Sarko, but I used to go to these clubs in the early ’80s and probably heard her
deejaying.
Once again I was
confronted with a strange feeling of grief over someone I didn’t know, but felt
like I did. I also felt a need to express my grief, but I was worried it might
seem like I was using someone else’s death to talk about myself (which,
perhaps, I partly am). But I also felt it was important to say that sometimes
people you barely know can profoundly affect your life—sometimes just for what
they symbolize—without their even knowing it.
As it happens, I
had to go to the post office on Canal Street this morning to pick up some mail.
I can’t walk down a street in Manhattan anymore without being assaulted by a
rush of memories, of people and places that used to be.
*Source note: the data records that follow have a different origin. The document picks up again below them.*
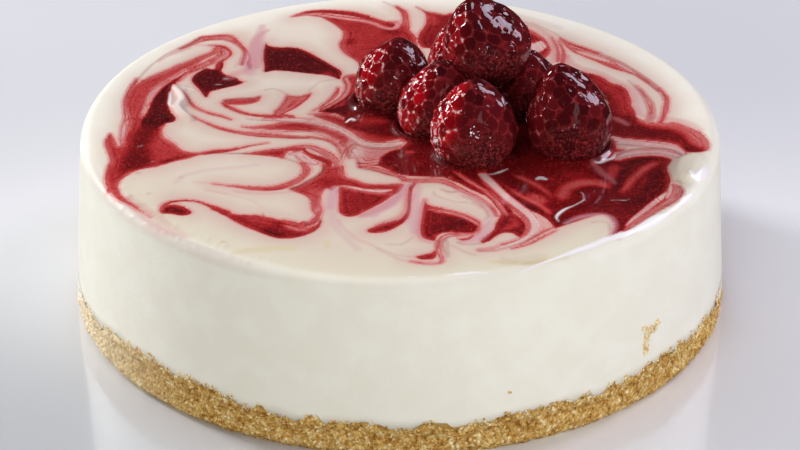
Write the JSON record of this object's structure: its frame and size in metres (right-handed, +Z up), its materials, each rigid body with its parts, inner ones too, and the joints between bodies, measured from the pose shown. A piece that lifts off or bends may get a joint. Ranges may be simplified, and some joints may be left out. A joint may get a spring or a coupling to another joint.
{
  "type": "raspberry cheesecake",
  "caption": "Whole round cheesecake with a biscuit crumb base, a smooth cream filling marbled with raspberry on top, and a small heap of glazed raspberries.",
  "frame": {"origin": "centre of the cake's foot, on the surface it stands on", "axes": "+Z up out of the top of the cake; +X to the right in the picture, the side where the raspberries lie; -Y towards the picture's camera"},
  "size_m": [0.165, 0.1653, 0.0782],
  "materials": {
    "crumb": "crumbly, matt",
    "cream": "smooth, satin",
    "berry": "glazed, glossy"
  },
  "bodies": {
    "root": {"biscuit_base": "crumb", "cream_filling": "cream", "raspberry_front": "berry", "raspberry_right": "berry", "raspberry_middle": "berry", "raspberry_left": "berry", "raspberry_behind_right": "berry", "raspberry_behind_left": "berry", "raspberry_top": "berry"}
  },
  "joints": []
}
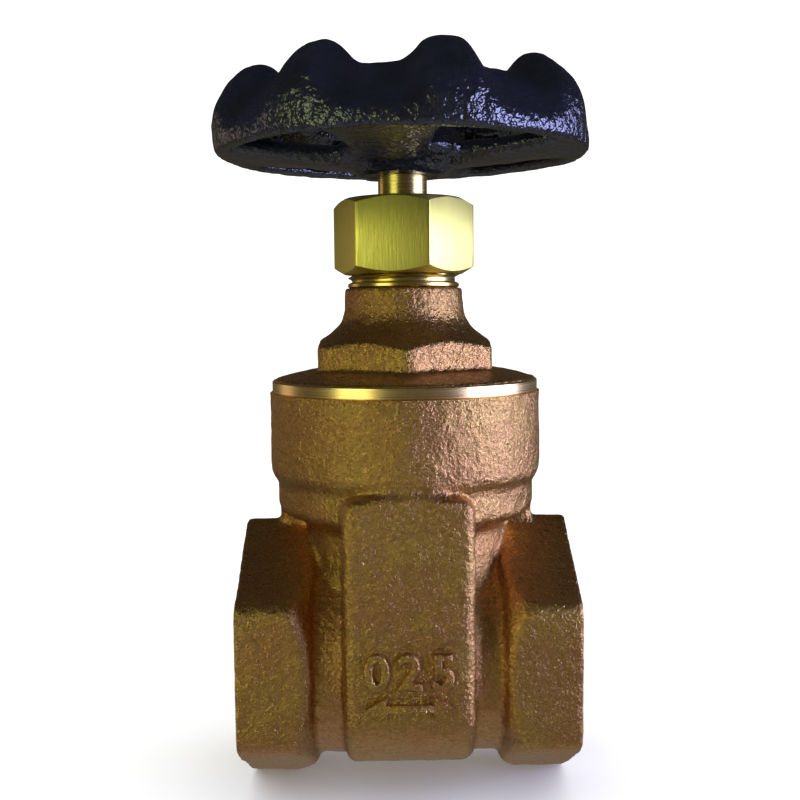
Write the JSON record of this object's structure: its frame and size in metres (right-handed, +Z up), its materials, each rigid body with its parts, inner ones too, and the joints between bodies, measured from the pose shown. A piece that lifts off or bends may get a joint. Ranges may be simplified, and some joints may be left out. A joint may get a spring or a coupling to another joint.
{
  "type": "gate valve",
  "caption": "Bronze gate valve with hexagonal threaded pipe ends, screwed bonnet, brass packing nut, non-rising stem, sliding wedge gate and lobed cast handwheel.",
  "frame": {"origin": "under the stem's axis, level with the lowest edges of the hexagonal pipe ends", "axes": "+X along the pipe's axis towards the right port, +Z up the stem towards the handwheel, +Y to the back"},
  "size_m": [0.0664, 0.0664, 0.1255],
  "materials": {
    "cast_bronze": "rough sand cast",
    "machined_brass": "turned, satin",
    "packing": "matt",
    "wheel_enamel": "gloss enamel over cast iron",
    "zinc_steel": "zinc plated",
    "plain_aluminium": "satin"
  },
  "bodies": {
    "valve": {"body": "cast_bronze", "bonnet": "cast_bronze", "stuffing_box": "machined_brass", "packing_ring_1": "packing", "packing_ring_2": "packing", "packing_ring_3": "packing", "packing_gland": "machined_brass", "packing_nut": "machined_brass"},
    "spindle": {"stem": "machined_brass", "handwheel": "wheel_enamel", "identification_disc": "plain_aluminium", "wheel_washer": "zinc_steel", "wheel_nut": "zinc_steel"},
    "gate": {"wedge": "cast_bronze"}
  },
  "joints": [
    {"name": "stem_turn", "type": "hinge", "parent": "valve", "child": "spindle", "pos_m": [0, 0, 0.02357], "axis": [0, 0, 1], "range_deg": [0, 3174.3]},
    {"name": "wedge_lift", "type": "slide", "parent": "valve", "child": "gate", "axis": [0, 0, 1], "range_m": [0, 0.028]}
  ],
  "couplings": [
    {"joint": "wedge_lift", "follows": "stem_turn", "m_per_rad": 0.00050532}
  ]
}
Around the corner from
the post office was the first club I ever went to, the Rock Lounge on West
Broadway, and not too far below Canal Street was, of course, the Mudd Club. Now
there’s an enormous high-rise towering over the post office, completely out of
scale with the neighborhood, just as there’s now a high-rise down the block
from where the Mudd Club used to be.
There was a line
in Michael Musto’s touching obituary on Facebook1 that shook me to
my core. “She couldn’t find
creatively satisfying work and worried about her career, feeling that various
projects had reached an absolute dead end for her…she found that nothing
clicked, since employers were looking for recent college grads, not old-timers
with history and personality.”
Could this
perhaps be my future, too?
I posted a link
to Musto’s obituary on my Facebook page and one of my friends recalled that
Sarko used to deejay at a bar called the Lismar Lounge in the East Village. I
struggled to place the bar (which was right around the corner from where I used
to live on East 4th Street), so I Googled it and found an article
about it2, which also mentioned the now-defunct 99 Records and a
performer named G.G. Allin, who also passed away—could it be?—22 years ago! (That’s another hazard of getting older in the age
of the Internet: any memory can send you off to Google in search of your lost
past, until you disappear down a nostalgic K-hole, to use a drug term that was
popular in the ’80s--or was it the ’90s?)
Maybe it’s my
imagination, but when I hear the drunken club-goers outside my apartment now,
there seems to be an air of desperation to their behavior. They know that
they’ve already missed out on what was arguably New York’s cultural zenith and
that their future looks even more depressing. They think that today’s New York
of chain stores and suburban safeness is fabulous because they’ve never known
anything else.
That’s what I
meant before about someone symbolizing something. And that’s what Anita Sarko
symbolized for me: the pre-chain store, pre-safe New York of unlimited
possibilities.
4 comments:
I knew Anita before she moved to NYC. I met her during her two year or so stay in Atlanta (1976-1978). She was a part-time student at Ga State University and an innovative DJ at the college station WRAS. I met her quite accidentally at a party when she overheard me dismissing Frank Zappa as a has been hippy. Rather than call me out as the ignorant punk I was, she instead kindly invited me to join her the next night to the Zappa concert at the Fox Theater. I went and was amazed and ate my words. She later had a few of us over to her apartment to play some music and practice her DJ skills. I remember laughing hysterically to VOM's Live At Surf City EP. She was a class act and a talented and gracious soul. She lived as she died, on her own terms.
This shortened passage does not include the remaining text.